Quanto mais reflito sobre, agora com mais maturidade, vejo a dimensão da profundidade dos livros que você escreveu. Há tanto sobre a filosofia de Yoga ali por meio de pequenos detalhes…
Penso que você versa sobre essa capacidade que temos de “desenvolver poderes mágicos” e mergulhar em diferentes esferas de tempo e espaço quando aprendemos a lidar com situações adversas e a nossa própria mente. Todo potencial de magia e destruição que temos está nela.
Não sei se era sua intenção ou não. Mas capto inúmeras similaridades com os ensinamentos milenares do oriente e o universo de Hogwarts. Talvez porque uma parte de mim ainda vive lá – e não neste mundo ordinário comum. Ou talvez porque me recuso a deixar que a vida adulta mate parte da criança que ainda existe aqui dentro.
Em segundo lugar, preciso dizer que me inspiro em você enquanto escritora. Tenho perseguido o sonho de lançar meu primeiro livro e a cada dia fica mais nítido que ele não é tão simples – principalmente para uma mulher. Imagino, então, como foi para você. Mãe solteira.
Inclusive, nesta quarentena descobri que você adotou o pseudônimo de J.K. Rowling justamente para ter mais chances de um retorno positivo por parte de uma editora, já que ele deixa em aberto a questão do gênero.
Ouvi falar até de uns ensaios que dizem que o mesmo manuscrito de um livro enviado para 50 editoras americanas teve 17 retornos positivos quando assinado por um nome masculino e apenas 2 quando o nome era de uma autora mulher. De chorar.
E eu aqui, sonhando em viver apenas da minha escrita. Parece às vezes tão irreal e utópico. Sei bem que algumas pessoas devem me achar louca.
Mas não paro de sonhar, não. Aprendi que ninguém vai bancar meu sonho, assim como você. Sei bem que sua trajetória não foi fácil e alguns dementadores surgiram no caminho. Eles também aparecem para mim, mas hoje sei como administrá-los melhor.

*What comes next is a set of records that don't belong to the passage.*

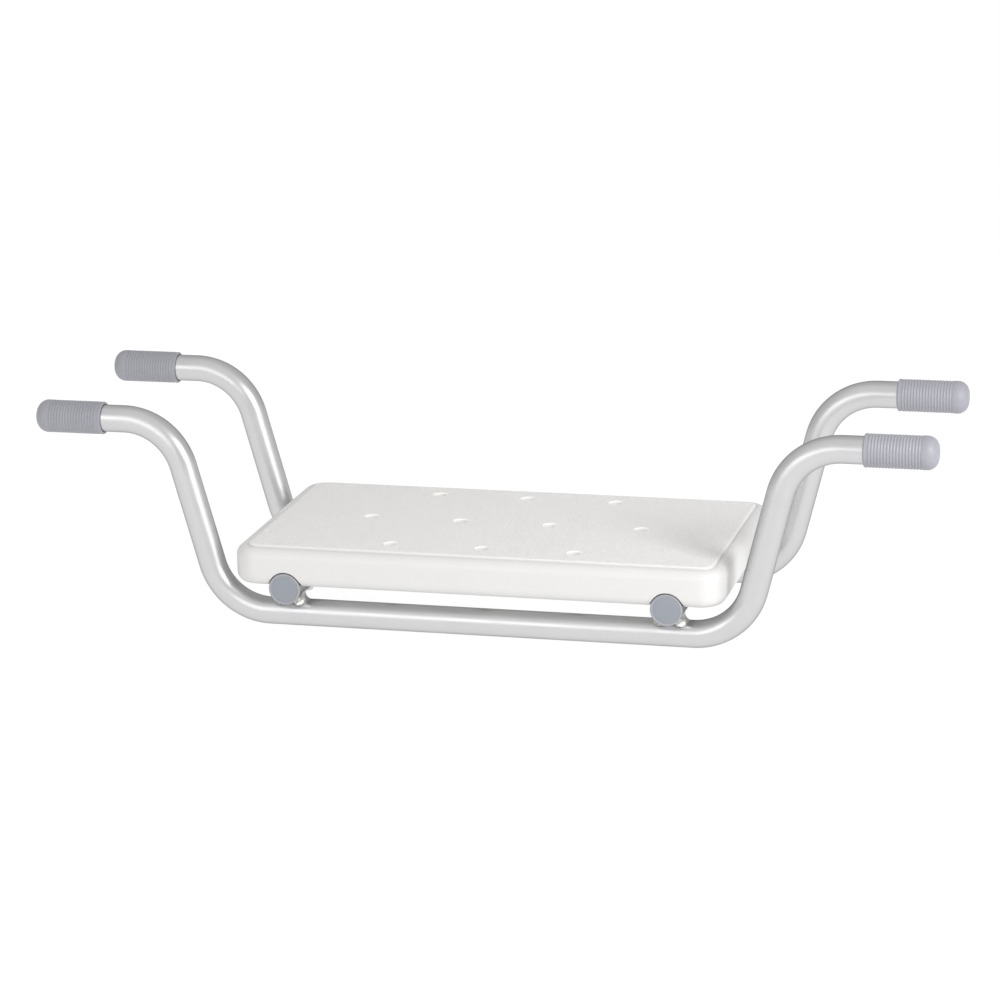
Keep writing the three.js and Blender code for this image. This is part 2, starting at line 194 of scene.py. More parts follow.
# Name, azimuth, elevation, distance in metres, size in metres, radiance
LAMPS = (
    ("key", 58, 30, 1.4, (0.34, 0.34), 24),
    ("front_softbox", -20, 21, 1.6, (1.3, 0.64), 1.4),
    ("right_softbox", 74, 8, 1.2, (1.1, 0.5), 0.75),
    ("top_softbox", -20, 65, 2.0, (2.4, 2.4), 0.2),
)
WORLD_STRENGTH = 0.66
FLOOR_GLOW = 0.9
FLOOR_HALF = 15  # metres

# In degrees, with the lens in millimetres on a 36 mm sensor
CAMERA_PLACE = (0.699757, -2.600864, 0.842462)  # metres
CAMERA_AZIMUTH = 15.1415
CAMERA_ELEVATION = 15.6645
CAMERA_ROLL = -1.4664
CAMERA_LENS = 123.84


# ---------- Meshes ----------
def add_piece(name, points, faces, material, sharp_degrees=None):
    """A new piece, from points in millimetres, that stands for the CAD node of that name."""
    mesh = bpy.data.meshes.new(name + "_visual")
    mesh.from_pydata([tuple(float(c) * MM for c in p) for p in points], [], [tuple(f) for f in faces])
    mesh.materials.append(material)
    mesh.shade_smooth()
    if sharp_degrees is not None:
        mesh.set_sharp_from_angle(angle=math.radians(sharp_degrees))
    piece = bpy.data.objects.new(name + "_visual", mesh)
    bpy.context.scene.collection.objects.link(piece)
    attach(piece, "root")
    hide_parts(name)
    return piece


def add_point_attribute(piece, name, kind, values):
    """Stores a value at each vertex, for the piece's material to read."""
    field = {"FLOAT": "value", "FLOAT_VECTOR": "vector"}[kind]
    attribute = piece.data.attributes.new(name, kind, "POINT")
    attribute.data.foreach_set(field, np.asarray(values, np.float32).ravel())


def ring_faces(first, second, count):
    """Quads between two closed rings of vertices, given by their first indices."""
    faces = []
    for i in range(count):
        j = (i + 1) % count
        faces.append((first + i, first + j, second + j, second + i))
    return faces


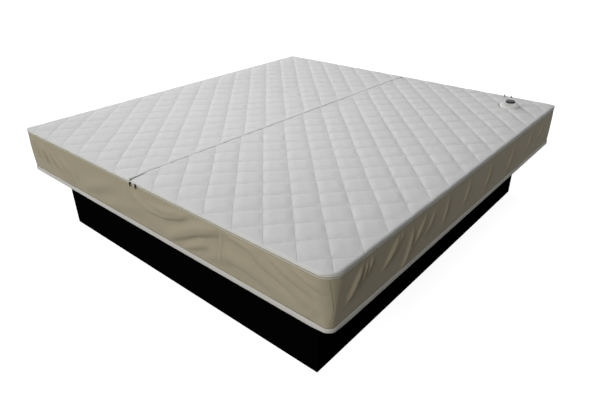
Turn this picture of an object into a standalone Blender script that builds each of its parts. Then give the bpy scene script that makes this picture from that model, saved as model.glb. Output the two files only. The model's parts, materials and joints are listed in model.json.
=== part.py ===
"""Softside waterbed: two water cores in a foam frame, zipped into a quilted fabric cover,
on a black board base. The fill valve of the right core stands up through the quilt.

X runs across the bed and Y along it, from the head end at -Y to the foot end at +Y.
The origin is on the floor, under the middle of the base. Every length is in metres.
"""

import math

import bmesh
import bpy
from mathutils import Matrix, Vector

# Driving dimensions of the whole bed
MATTRESS_WIDTH = 1.930
MATTRESS_LENGTH = 2.032
MATTRESS_HEIGHT = 0.232
HEAD_RIGHT_CORNER = 0.060
FOOT_RIGHT_CORNER = 0.025
FOOT_LEFT_CORNER = 0.020
HEAD_LEFT_CORNER = 0.020
LOW_CORNER_RADIUS = 0.030
BASE_HEIGHT = 0.305
SIDE_SETBACK = 0.127
END_SETBACK = 0.098

# Fits
GAP = 0.0003
WELD = 0.000002
CUT_OVERRUN = 0.010

# Base of boards
BOARD_THICKNESS = 0.019
BOARD_EDGE = 0.001
DIVIDER_THICKNESS = 0.016
LONG_DIVIDER_OFFSET = 0.280
CROSS_DIVIDER_SPACING = 0.460
BRACKET_LEG = 0.045
BRACKET_THICKNESS = 0.0025
BRACKET_HEIGHT = 0.180
BRACKET_LIFT = 0.060
DECK_THICKNESS = 0.010
DECK_SETBACK = 0.010
DECK_PANELS = 3

# Fabric shell of the mattress
BAND_HEIGHT = 0.024
BAND_THICKNESS = 0.002
BORDER_SETBACK = 0.0025
BORDER_THICKNESS = 0.0015
BORDER_TAPER_SHARE = 0.8
LINER_THICKNESS = 0.0008
LINER_FLANGE = 0.050
LINER_FLOOR_RADIUS = 0.015
LINER_TOP_RADIUS = 0.030
LINER_RIM_RADIUS = 0.012

# Foam inside the mattress
UNDERLAY_THICKNESS = 0.004
RAIL_BASE_WIDTH = 0.160
RAIL_TOP_WIDTH = 0.105
RAIL_CHAMFER = 0.012
WEDGE_BASE_WIDTH = 0.100
WEDGE_TOP_WIDTH = 0.030

# Heaters under the water cores
HEATER_WIDTH = 0.305
HEATER_LENGTH = 0.915
HEATER_THICKNESS = 0.003
HEATER_GLAND_WIDTH = 0.050
HEATER_GLAND_LENGTH = 0.030
HEATER_FOOT_SHIFT = 0.180

# Water cores
CORE_CROWN = 0.008
CORE_SHOULDER = 0.120
CORE_BASE_RADIUS = 0.014
CORE_TOP_RADIUS = 0.060
CORE_EDGE_ROUND = 0.016

# Quilted top
QUILT_SEAM_THICKNESS = 0.013
QUILT_CROWN = 0.008
QUILT_CREST_INSET = 0.024
QUILT_LIP_WIDTH = 0.008
QUILT_LIP_RISE = 0.0071
QUILT_TUCK = 0.010
QUILT_LEAST_EDGE = 0.004
WHOLE_SHARE = 0.97
CUT_PILLOW_SHARE = 0.35
DIAMOND_WIDTH = 0.1475
DIAMOND_LENGTH = 0.1425
RIGHT_DIAMOND_FROM_SIDE = 0.1307
RIGHT_DIAMOND_FROM_HEAD = 0.1016
LEFT_DIAMOND_FROM_SIDE = 0.0557
LEFT_DIAMOND_FROM_HEAD = 0.0870

# Centre groove between the two quilts: the zip line runs a little askew
GROOVE_HEAD_SHIFT = -0.045
GROOVE_FOOT_SHIFT = 0.015
GROOVE_TOP_HALF = 0.0095
GROOVE_LIP_HALF = 0.0062
GROOVE_FOOT_HALF = 0.0095

# Zips: two tapes with a row of teeth each, and a slider with a loop pull
ZIP_SLIT_HALF = 0.0008
ZIP_TEETH_WIDTH = 0.0018
ZIP_TEETH_THICKNESS = 0.0024
ZIP_TAPE_THICKNESS = 0.0008
CENTRE_ZIP_RISE = 0.0036
CENTRE_ZIP_END_SETBACK = 0.0050
RIM_ZIP_SETBACK = 0.0020
RIM_ZIP_DROP = 0.0090
RIM_TAPE_REACH = 0.0067
SLIDER_LENGTH = 0.012
SLIDER_HALF_WIDTH = 0.0050
SLIDER_TAIL_HALF_WIDTH = 0.0036
SLIDER_PLATE = 0.0010
SLIDER_PLAY = 0.0003
SLIDER_LIP = 0.0011
SLIDER_LIP_SLOT = 0.00075
SLIDER_WEB_HALF = 0.0005
ARCH_BORE = 0.0019
ARCH_WALL = 0.0014
ARCH_WIDTH = 0.0028
ARCH_AXIS_RISE = 0.0017
PULL_RADIUS = 0.0012
PULL_ROOT_HALF = 0.0018
PULL_WIDTHS = ((0.0012, 0.0030), (0.0040, 0.0030), (0.0100, 0.0015))
PULL_END_HALF = 0.0015
PULL_BEND = 0.005
CENTRE_PULL_LENGTH = 0.026
HEAD_PULL_LENGTH = 0.014
FOOT_PULL_DROP = 0.038
FOOT_PULL_LEAN = 0.36
HEAD_LEFT_SLIDER_FROM_GROOVE = -0.002
HEAD_RIGHT_SLIDER_FROM_GROOVE = 0.036
FOOT_LEFT_SLIDER_FROM_SIDE = 0.287
FOOT_RIGHT_SLIDER_FROM_SIDE = 0.249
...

O medo não me paralisa. Até porque – e aqui vem o terceiro ponto – nem tudo na vida é sobre ganhar dinheiro. Escrevo porque necessito colocar palavras no papel para existir neste mundo e levo uma vida mais simples para poder realizar o que amo.
Não quero ser milionária. Só quero ser capaz de levar uma vida digna o suficiente para realizar algumas viagens, ter tempo de colher alecrim, tocar ukulele, rir com meus amigos e poder me sentar tranquilamente e escrever algumas palavras.

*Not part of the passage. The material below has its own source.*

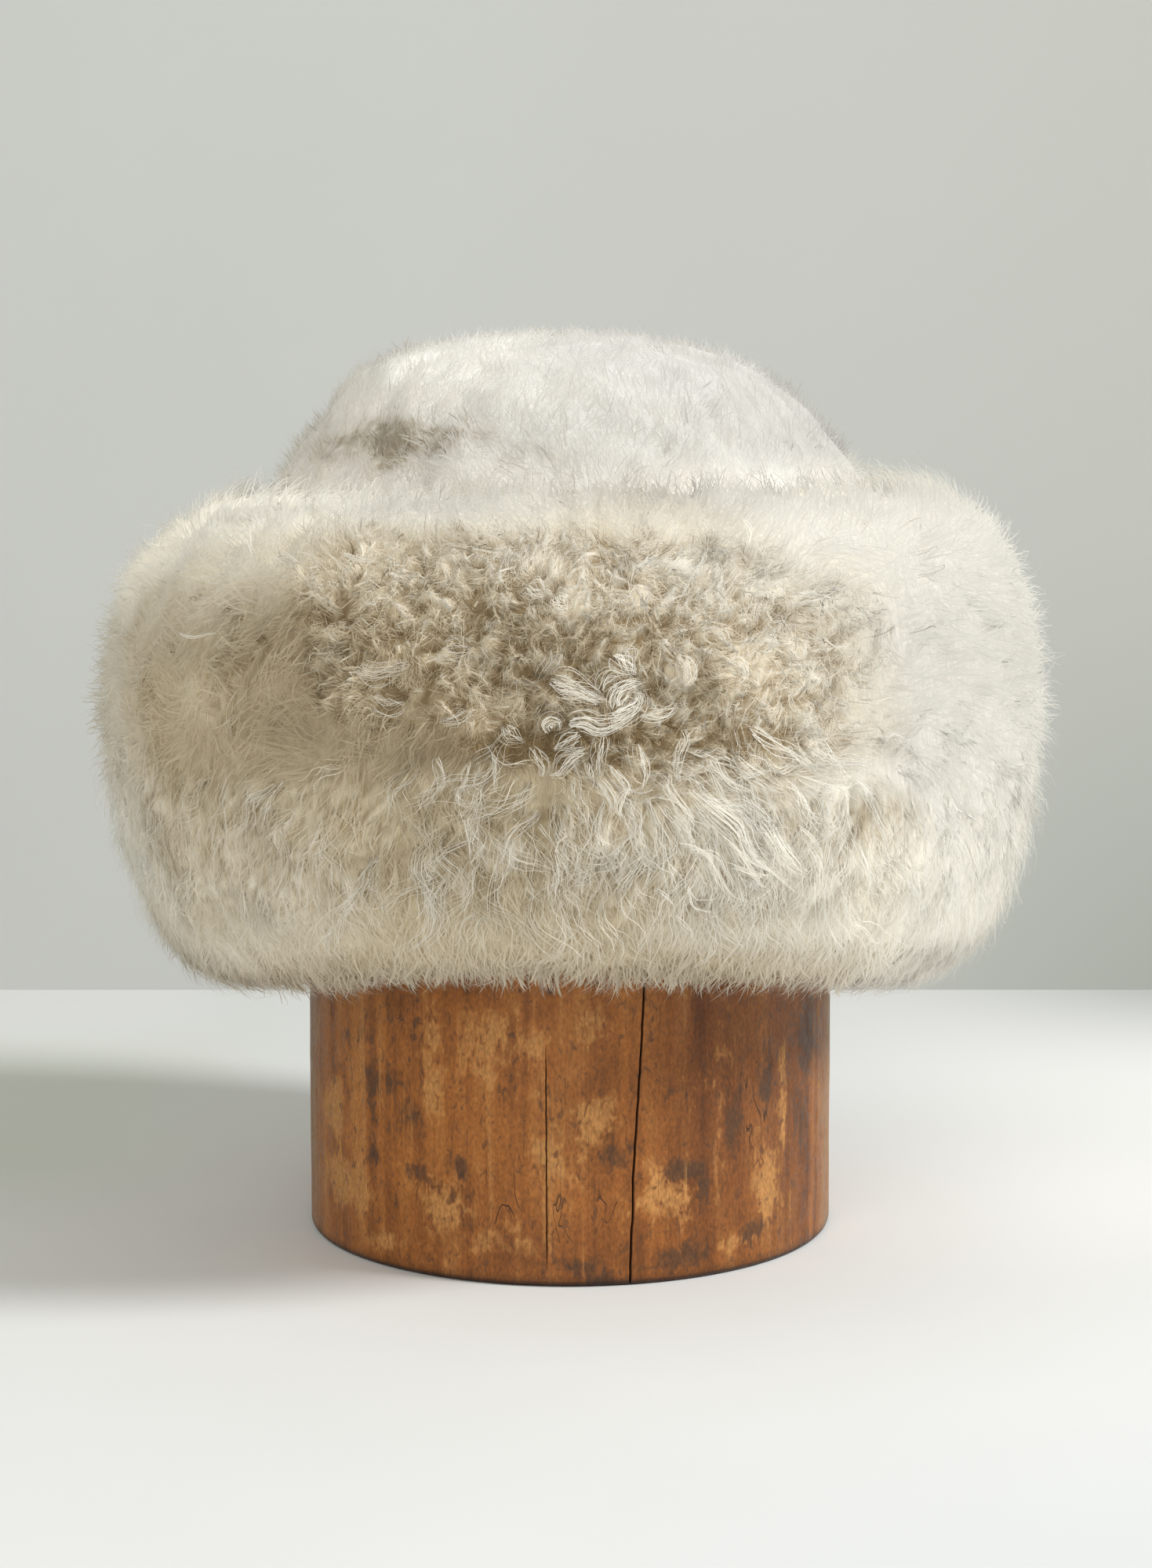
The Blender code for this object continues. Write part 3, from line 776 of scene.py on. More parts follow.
def cuffMass(s, material):
    # the matted wool: the outline's grid, inset, with its tufts. Its back lies on the cuff's hide
    columns, rows = s["massColumns"], s["massRows"]
    angle, along = np.meshgrid(np.arange(columns) / columns * 2 * math.pi, np.linspace(0, 1, rows))
    nature = cuffNature(angle, along)
    outer = cuffPlace(angle, along, (s["massInset"] - 0.7 * nature["height"]) * rimEase(along))[0]
    back = [ovalPoints(angle[0], s["backReach"], outer[row, :, 2] + move) for row, move in s["backRows"]]
    points = np.concatenate([outer.reshape(-1, 3)] + back)
    faces = np.concatenate([gridFaces(rows + 2, columns), joinRings((rows + 1) * columns, 0, columns)])
    mass = addMesh("cuff_matted_wool", points, [faces[:, ::-1]], material)
    behind = np.full(2 * columns, 0.5)
    beige = nature["beige"]
    calm = np.maximum(nature["calm"], smoothStep(0.68, 0.78, along))
    # painted shade and light: the felt is browner where its tufts lie low and among the curls, lighter where
    # calm, along the lip's inner side and where the light field says
    shade = 0.30 + 0.10 * calm + 0.30 * smoothStep(0.10, 0.0, along) + 0.95 * (nature["raised"] - 0.5)
    shade = shade - 0.15 * nature["curly"] + 0.32 * beige * nature["light"]
    light = 0.5 + (1 - 0.52 * beige) * nature["light"]
    white = nature["white"] * (0.85 - 0.75 * beige * smoothStep(0.55, 0.05, shade))
    fields = np.clip(shade, 0, 1), np.clip(light, 0, 1), white
    addColours(mass, "woolShadeAndTint", *(np.append(field, behind) for field in fields))
    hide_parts("cuff_wool")
    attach(mass, "root")
    print("matted wool", triangles(mass), "triangles")


def cuffHem(angle):
    # the height of the wool's lowest line
    lowest = np.argmin(cuffSection["height"])
    along = np.full(angle.shape, lowest / (len(cuffSection["height"]) - 1.0))
    return cuffPlace(angle, along)[0][..., 2]


def spreadLocks(rng, spacing, keepShare):
    # lock middles in rows round the cuff, each moved at random within its share of the row.
    # keepShare gives the share of the locks to keep at a place
    first, covered = 0.015, 0.97  # where the rows begin, and how much of the section they cover
    rows = int(cuffSection["length"] * covered / spacing)
    level = first + covered * (np.arange(rows) + 0.5) / rows
    counts = (2 * math.pi * (blockMean + sectionAt("reach", level)) / spacing).astype(int)
    row, order = rowOrder(counts)
    count = len(row)
    angle = (order + 0.5 * (row % 2) + rng.uniform(-0.45, 0.45, count)) / counts[row] * 2 * math.pi
    along = np.clip(level[row] + rng.uniform(-0.45, 0.45, count) * covered / rows, 0.005, 0.995)
    keep = rng.uniform(0, 1, count) < keepShare(angle, along)
    return angle[keep], along[keep]


def combing(angle, along, nature, wild, rng):
    # the way wool lies: up over the lip, outwards from the front's middle, down below it
    x, y, z = np.moveaxis(cuffPlace(angle, along)[0], -1, 0)
    count = len(angle)
    swirlA, swirlB = softNoise(x, y, z, 0.030, 41, 2), softNoise(x, y, z, 0.030, 42, 2)
    high = smoothStep(0.34, 0.12, along)
    back = np.sin(angle - 1.5 * math.pi)
    combDown = 0.25 + 1.05 * nature["low"] - 0.95 * high + wild * swirlA + 0.08 * rng.normal(size=count)
    combRound = 0.75 * back * (1 - 0.45 * nature["low"]) + wild * swirlB + 0.08 * rng.normal(size=count)
    return np.arctan2(combRound, combDown), swirlA


def baseLocks(s):
    # the down that covers the whole cuff
    rng = np.random.default_rng(s["seed"])
    angle, along = spreadLocks(rng, s["lockSpacing"], lambda a, b: 1 - s["thinBack"] * (np.sin(a) > 0.2))
    nature = cuffNature(angle, along)
    curly, low = nature["curly"], nature["low"]
    comb, swirl = combing(angle, along, nature, 0.32 + 0.5 * curly - 0.12 * low, rng)
    count = len(angle)
    edge, lip = smoothStep(0.80, 0.93, along), smoothStep(0.14, 0.04, along)
    calm = np.maximum(nature["calm"], smoothStep(0.68, 0.78, along))
    return {
        "angle": angle, "along": along,
        "comb": comb,
        "bend": rng.normal(size=count) * (0.45 + 0.9 * curly - 0.2 * calm) + 0.3 * swirl,
        "crimp": (0.20 - 0.08 * calm + 0.34 * curly + 0.14 * low * (1 - calm)) * rng.uniform(0.4, 1.3, count),
        "waves": 0.9 + 0.8 * curly + 0.5 * rng.uniform(size=count),
        "phase": rng.uniform(0, 6.28, count),
        "length": (0.0145 + 0.0090 * low * (1 - 0.75 * edge) - 0.0045 * curly) * rng.uniform(0.8, 1.2, count),
        "rise": (0.0044 - 0.0016 * curly - 0.0010 * low + 0.0034 * lip) * rng.uniform(0.6, 1.3, count),
        "gather": np.clip(0.45 - 0.20 * calm + 0.15 * low + 0.12 * rng.normal(size=count), 0.1, 0.85),
        "radius": np.full(count, 0.0046), "arch": np.zeros(count),
        "round": (0.30 + 0.2 * rng.uniform(size=count)) * (1 - 0.7 * calm),
        "shade": 0.40 + 0.06 * calm - 0.06 * curly + 0.03 * (1 - 0.5 * calm) * rng.normal(size=count),
        "climb": 0.34 - 0.18 * calm, "white": np.zeros(count), "even": 1 - 0.85 * calm,
        "domed": np.zeros(count),
        "tone": 0.035 * (1 - 0.4 * calm) * rng.normal(size=count) + 0.05 * (nature["own"] - 0.5),
    }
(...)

Você entende bem, caso contrário imagino que não teria deixado de ser bilionária por conta das doações de mais de 665 milhões de reais que fez a instituições de caridade. Também estou me transformando na pessoa que realmente acredita que o mundo não precisa de bilionários.

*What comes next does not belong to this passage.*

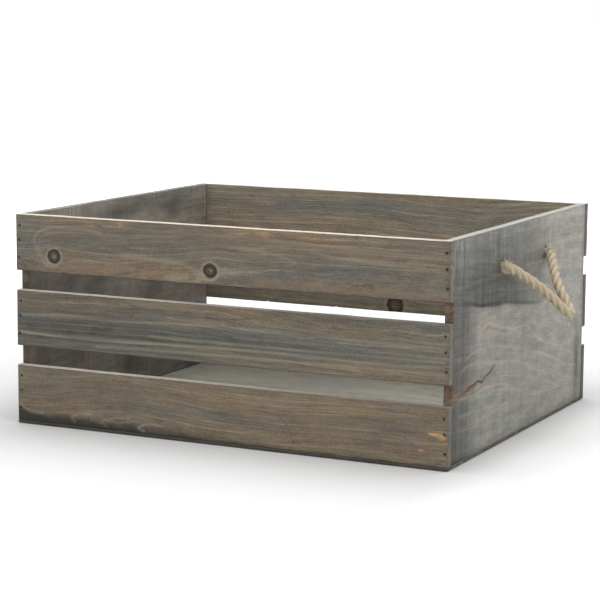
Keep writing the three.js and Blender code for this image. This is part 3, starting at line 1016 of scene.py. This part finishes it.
def leftShade(a, b, inside):
    # Dark brown inside, with dark patches and blotches under a painted shade that is darkest below
    darkPatches = -0.5 * blob(a, b, 182, 190, 48, 10) - 0.2 * blob(a, b, 250, 150, 60, 40)
    darkPatches = darkPatches - 0.2 * blob(a, b, 100, 190, 40, 14)
    blotches = 0.1 * wander(a + 0.6 * b, 31.0, 74) + 0.08 * wander(b - 0.2 * a, 19.0, 75)
    # painted shade on the inner face: darker all over, and most towards the bottom
    within = -0.2 - 0.34 * smoothStep(b, 176, 140) - 0.14 * blob(b, 0, 142, 0, 22, 1)
    within = within + darkPatches + 1.6 * blotches
    weathered = -0.2 * smoothStep(b, 40, 6) - 0.2 * smoothStep(a, 300, 352)
    weathered = weathered + 0.12 * wander(b, 17.0, 76) * smoothStep(b, 110, 190)
    rougher = 1.0 * inside + 0.9 * ~inside * smoothStep(a, 250, 90) * smoothStep(b, 80, 140)
    return np.where(inside, within, weathered + blotches * 0.5), rougher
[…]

Precisa de mais humanidade. Ah, disso precisa mesmo.
Portanto, múltiplos são os caminhos por meio dos quais você tem me inspirado. Mesmo alguns anos atrás, lembro-me bem da emoção que senti ao entrar na Livraria Lello, em Porto (Portugal), na qual você esteve e diz a lenda que se inspirou para descrever as escadarias do Dumbledore.
Sou apaixonada por olhos que percorrem tais detalhes. Almejo ser exatamente este tipo de escritora: a que observa cada cantinho do mundo de forma minuciosa e encontra inspiração também nos encontros e desencontros da vida, nas alegrias e nas tristezas.
Talvez eu ainda esteja um pouco perdida no meio do caminho – e será que alguém não está? Mas você me ensinou também que é preciso confiar.
Então, mesmo quando meu mundo inteiro estremece, permaneço agarrada aos meus sonhos e às lições sobre perseverança que aprendi com Harry e, portanto, contigo.
Resta dizer: muito obrigada por isso.
Um abraço,
Rafaela
Teu texto me fez sentir novamente um carinho pela J. K. Rowling, depois das polêmicas do que ela falou sobre trans no twitter.
Obrigada por isso, Rafa.
Também amo Harry Potter. É uma história muito importante pra mim que me ajudaram inúmeras vezes na vida desde que os li pela primeira vez, começando lá pelos 11 anos.
Notei ensinamentos antigos na história, refleti sobre isso. Fico curiosa se a J. K. fez intencionalmente ou intuitivamente.
Beijos, Bibi.
Oi, lindona!
Acredita que só fui saber das polêmicas depois de ter escrito este texto?
De qualquer modo, pelo menos a mim, o carinho pela J.K. não sumiu…acho que ao longo da vida às vezes as pessoas erram e se equivocam, mas sou meio contra essa história de “cancelamento”, sabe? Principalmente quando se trata de alguém que fez uma contribuição muito significativa, impactou positivamente a vida de tantas pessoas…
Enfim, de qualquer forma, a ideia da carta era falar da essência mesmo dos aprendizados do livro.